Carty and McGoldrick were certainly leisurely in getting around to making the album after they first teamed up to play with others in 2014 at London’s Royal Albert Hall to mark a state visit by Irish President Michael D. Higgins. Anyone fortunate enough to see their concert recently at the Return to London Town Festival will know just how brilliantly well they play together. Often to be found on fiddle, including accompanying top flute player Matt Molloy, long time Boyle resident Carty learnt his craft in London. Manchester’s McGoldrick, frequently to found in the company of John Doyle and John McCusker, is in constant demand in the trad music world and beyond.
There is a highly agreeable variety of mostly traditional music on offer on At Our Leisure – a great mix of reels, jigs, waltzes, marches, and airs. Chief O'Neil's / Plains of Boyle / Humours of Westport is a lovely set of tunes, the first two hornpipes taken at an undulating, calm pace which allows you to fully hear the close skilled interplay between Carty’s banjo and McGoldrick’s pipes. Kelly's Grove / Lilt of the Landscape is a great set of reels written by McGoldrick, the playing restrained, giving equal weight to both instruments.

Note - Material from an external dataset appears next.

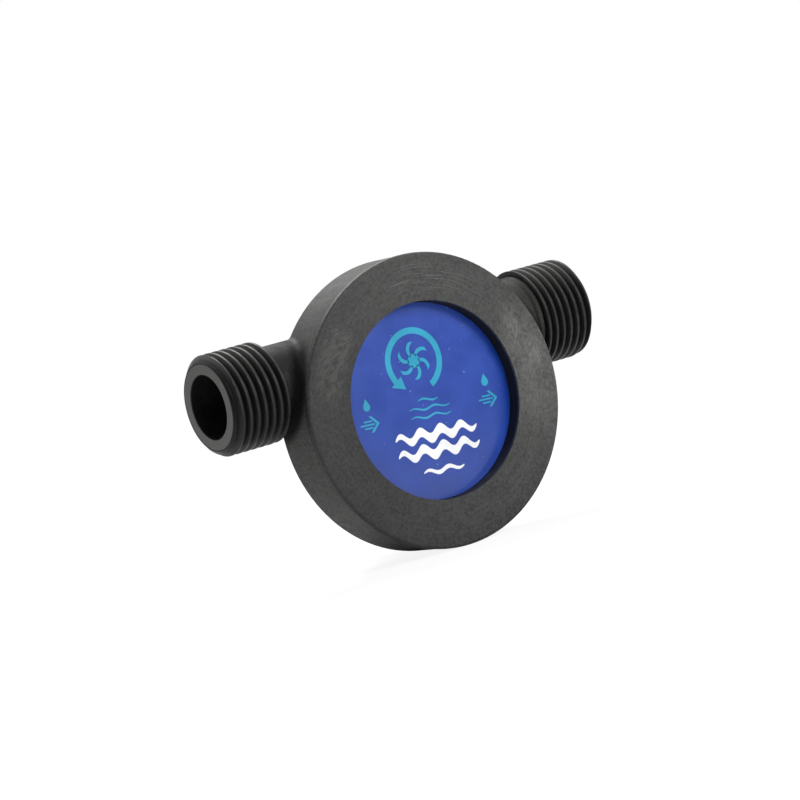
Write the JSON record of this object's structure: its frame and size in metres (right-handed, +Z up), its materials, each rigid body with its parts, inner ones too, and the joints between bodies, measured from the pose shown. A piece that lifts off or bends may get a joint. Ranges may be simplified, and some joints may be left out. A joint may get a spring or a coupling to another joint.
{
  "type": "drill powered pump",
  "caption": "Hand-sized flexible-impeller pump with a round black housing, two in-line threaded ports and a steel shaft for a drill chuck.",
  "frame": {"origin": "on the shaft's axis, where the plain length for the drill's chuck starts, behind the rear retaining clip", "axes": "+X runs along the ports from inlet to outlet, +Y is the drill's side along the shaft, +Z is up with the ports above the shaft"},
  "size_m": [0.0898, 0.0633, 0.0604],
  "materials": {
    "moulded_body": "dark grey glass-filled plastic, matt with scuffs",
    "label_film": "printed blue film, satin",
    "seal_rubber": "black nitrile",
    "cam_plastic": "natural acetal",
    "plated_steel": "bright zinc plate",
    "stainless": "stainless steel",
    "bronze": "sintered bronze",
    "impeller_rubber": "black moulded rubber",
    "brass_bush": "turned brass",
    "shaft_steel": "ground stainless steel",
    "spring_steel": "phosphated spring steel",
    "washer_nylon": "natural nylon"
  },
  "bodies": {
    "housing": {"front_cover": "moulded_body", "front_label": "label_film", "cover_seal": "seal_rubber", "pump_body": "moulded_body", "inlet_thread": "moulded_body", "outlet_thread": "moulded_body", "cam": "cam_plastic", "cam_screw": "plated_steel", "cam_screw_washer": "seal_rubber", "cover_screws": "plated_steel", "front_wear_plate": "stainless", "rear_wear_plate": "stainless", "seal_case": "stainless", "seal_lip": "seal_rubber", "garter_spring": "stainless", "front_bushing": "bronze", "rear_bushing": "bronze"},
    "rotor": {"impeller": "impeller_rubber", "impeller_bush": "brass_bush", "drive_pin": "stainless", "drive_shaft": "shaft_steel", "front_clip": "spring_steel", "rear_clip": "spring_steel", "thrust_washer": "washer_nylon"}
  },
  "joints": [
    {"name": "shaft_spin", "type": "hinge", "parent": "housing", "child": "rotor", "pos_m": [0, 0, 0], "axis": [0, -1, 0], "continuous": true, "deforming": ["impeller"]}
  ]
}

Fans of McGoldrick’s flute playing will be kept happy with the flute/banjo combination on a set of reels - Peggy's Wedding / The Eastersnow Reel – and a fabulous flute duet for the first half of Meadbh's Journey, a slow reel composed by Carty, then McGoldrick rounds the sound out with the addition of pipes in the second half, all underpinned by Matt Griffin’s exemplary guitar playing. Carty also swaps instruments, from banjo to fiddle, on Lucy Campbell’s / Jolly Tinker, a glorious, fast-paced set of reels. The closely matched fiddle and pipes keep up the brisk tempo and sound as good as inseparable on the second tune.
An outstanding set of three reels – The Wind That Shakes The Barley / Boyne Hunt/ The Sandymount – bring At Our Leisure to a close. The Wind That Shakes The Barley is one of those familiar tunes that somehow always sounds fresh and never more so than in this banjo and pipes setting. The skill involved in putting different tunes together is rarely commented on but the combination of these three tunes is a master class in continuity, making the joins almost invisible. It’s a superb way to end.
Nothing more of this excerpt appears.